Eles podem ter algum prejuízo político e eleitoral?
Melo: Há um desgaste evidente. Atingindo o Lula e o governo do Brasil, atinge a economia brasileira. Pode afetar os empregos.
O bolsonarismo não se notabiliza por uma grande sofisticação estratégica. Eles passaram a vida toda falando "Brasil acima de tudo, Deus acima de todos". Como vão falar isso agora? Perderam a bandeira do patriotismo. Defendem não o país, mas, sim, Bolsonaro e o grupo dele da punição de crimes que estão sendo comprovados.
Pode afetar a eleição?
Melo: De acordo com o Felipe Nunes [cientista político e CEO do instituto de pesquisa Quaest] e com o que a experiência internacional tem mostrado, 10% do eleitorado é que vão decidir a eleição. Esses 10%, que não são petistas nem bolsonaristas, têm motivo agora para se agarrar ao Bolsonaro? Não.
Sobre a projeção antecipada de vitória do Lula, acho precipitação. A eleição não é amanhã, teremos novos fatos. Como vai decantar isso tudo? Houve uma mudança. Mas será permanente?
A interferência externa em assuntos brasileiros representa risco do ponto de vista democrático?
Melo: Há riscos. Um dos elementos que frustraram a tentativa de golpe foi o fato de o governo americano estar nas mãos do Joe Biden, não do Trump. Agora, depende como o Brasil vai reagir. É preciso olhar para o Supremo, as Forças Armadas. É hora de testar se as instituições estão fortalecidas e aderidas à democracia.

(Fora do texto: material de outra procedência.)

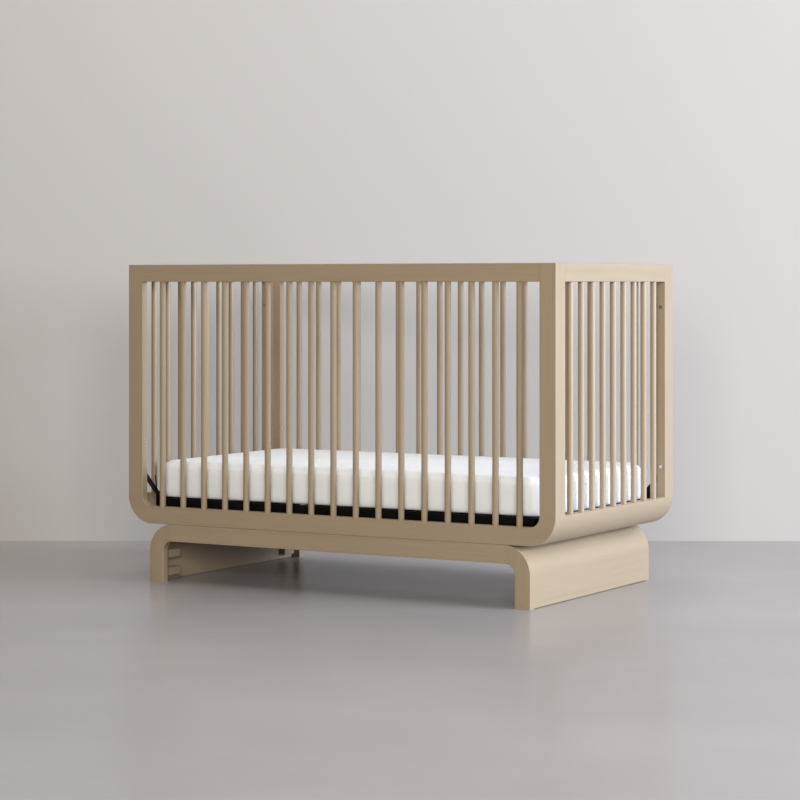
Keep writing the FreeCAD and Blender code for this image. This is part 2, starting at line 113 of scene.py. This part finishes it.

O sr. vê alguma parcela de responsabilidade do governo Lula no discurso, explorado pelo bolsonarismo e insinuado na carta de Trump, de conluio entre Executivo e Judiciário?
Melo: Não dá para falar que há um elo. Pode-se dizer que há algum tipo de identidade em relação à visão de mundo, com defesa da democracia, valores, etc. Entretanto, dizer que o Supremo é manipulado pelo Lula é supor um valor e uma liderança política que o presidente não tem.
Vejo o Supremo agindo de uma forma coerente. Pode até ser [um papel] excessivo, ou se dizer que o Supremo hoje tem mais poder do que deveria ter, mas isso se dá muito mais pelas deficiências e pela fragilidade da política nacional do que por qualquer outra coisa.